Poll: Metro Boston Voters Strongly Support Reconfigured Streets With Fewer Cars, More Public Space
A new poll of Boston-area voters finds strong support for more diverse uses of the public space on city streets, with a desire for more space for outdoor dining, expanded sidewalks, dedicated bus lanes, and protected bike lanes, and less space dedicated for privately-owned motor vehicles.
Over the past year, cities in towns across Massachusetts reconfigured public streets to provide more outdoor dining areas, bus lanes, protected bike lanes, and other public spaces to facilitate outdoor physical distancing during the pandemic.
Now, as the public health threat recedes, many of those changes remain popular, and look likely to remain.
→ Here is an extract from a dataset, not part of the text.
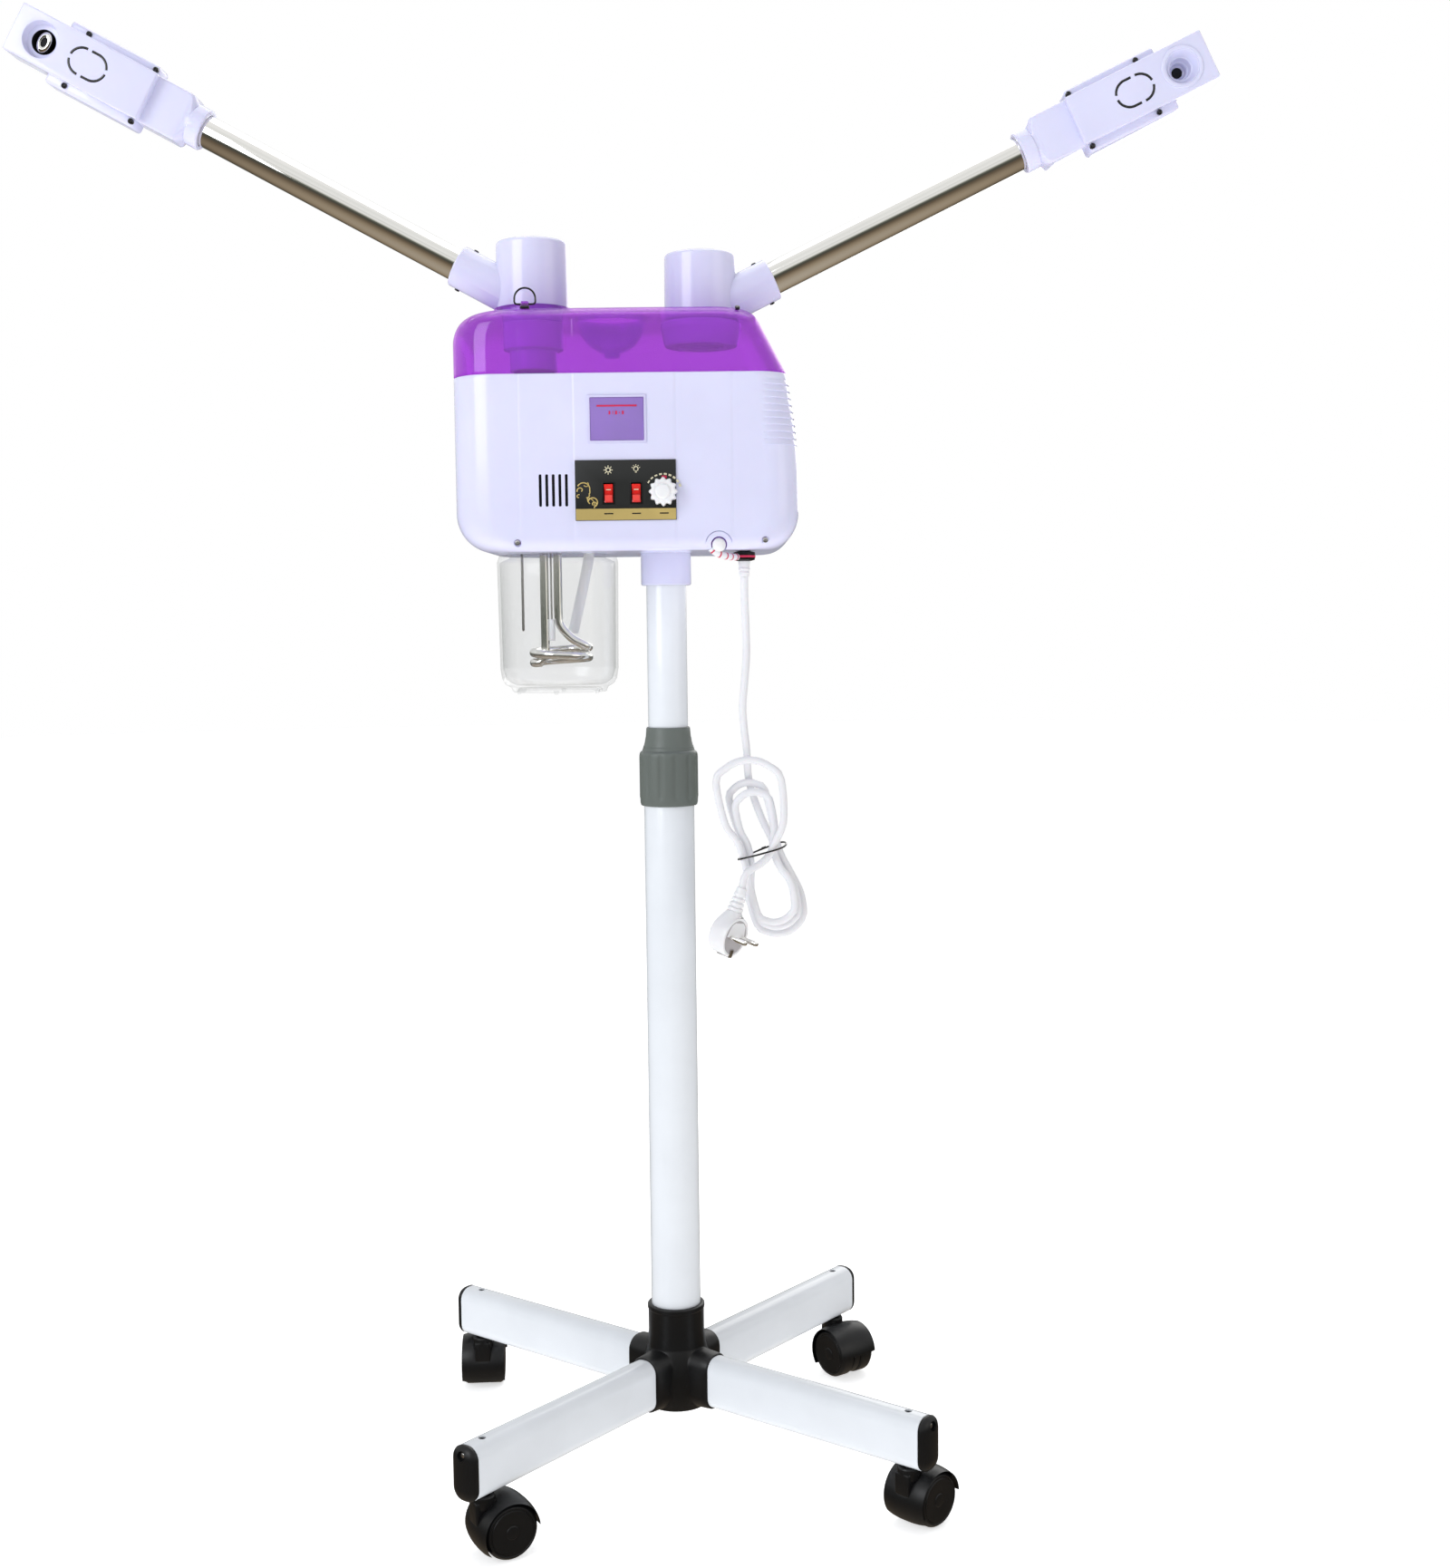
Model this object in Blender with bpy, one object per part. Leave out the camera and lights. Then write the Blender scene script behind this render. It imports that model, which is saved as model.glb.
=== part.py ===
"""Facial steamer on a wheeled stand, with two swinging steam arms over a lidded boiler head.

Metres, +Z up, the controls face -Y. Every dimension is given from the mast's axis and the floor,
but the collar, the sliding tube and all they carry are then lifted together by MAST_LIFT;
at the end the whole stand is moved so that the middle of its outline stands on the origin.
"""
import math

import bmesh
import bpy
from mathutils import Matrix, Vector

GAP = 0.0003

# Base: hub, four legs at right angles, casters
LEG_FRONT_RIGHT_DEG = -37.9
LEG_WIDTH = 0.028
LEG_HEIGHT = 0.050
LEG_CORNER = 0.012
LEG_BOTTOM = 0.058
LEG_WALL = 0.0015
LEG_START = 0.047
LEG_END = 0.2875
LEG_CAP_THICK = 0.009
HUB_RADIUS = 0.027
HUB_BOTTOM = 0.050
HUB_TOP = 0.152
CASTER_REACH = 0.2695
WHEEL_RADIUS = 0.025
WHEEL_INNER = 0.0046
WHEEL_OUTER = 0.0215
WHEEL_TRAIL = 0.018
AXLE_RADIUS = 0.003
STEM_RADIUS = 0.0055
STEM_TOP = 0.090
HOOD_INNER = 0.0263
HOOD_OUTER = 0.0287
CASTER_HEADINGS_DEG = {"front_left": 31.0, "front_right": 45.0, "rear_right": -54.0, "rear_left": 93.0}

# Mast: outer tube, clamp, sliding inner tube
LOWER_TUBE_RADIUS = 0.024
LOWER_TUBE_BOTTOM = 0.072
LOWER_TUBE_TOP = 0.650
UPPER_TUBE_RADIUS = 0.019
UPPER_TUBE_BOTTOM = 0.330
UPPER_TUBE_TOP = 0.899
TUBE_WALL = 0.0015
MAST_LIFT = 0.030
COLLAR_BOTTOM = 0.613
COLLAR_GRIP_TOP = 0.664
COLLAR_TOP = 0.688
COLLAR_RADIUS = 0.028
COLLAR_FLUTES = 12
SOCKET_RADIUS = 0.0238
SOCKET_BOTTOM = 0.823
SOCKET_TOP = 0.905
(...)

Pollsters for MassINC asked 670 registered voters from the Boston area whether they would support more of those changes – and making the tradeoff explicit, the questions specifically asked whether respondents would support such changes “even if it means less space for cars.”
An overwhelming proportion of respondents said yes: 79 percent said they would support more outdoor dining areas, 75 percent said they would support more protected bike lanes, and 67 percent said they would support more dedicated bus lanes to help make transit trips more reliable.
Other results from the same poll suggest that voters may support changes to city streets in part because they have little faith in our status-quo transportation system.
42 percent of respondents told pollsters that they expect traffic will soon be just as bad as it was before the pandemic; 32 percent of respondents expect it to be even worse.
The MassINC poll was sponsored by The Barr Foundation, which is also a major financial supporter of StreetsblogMASS.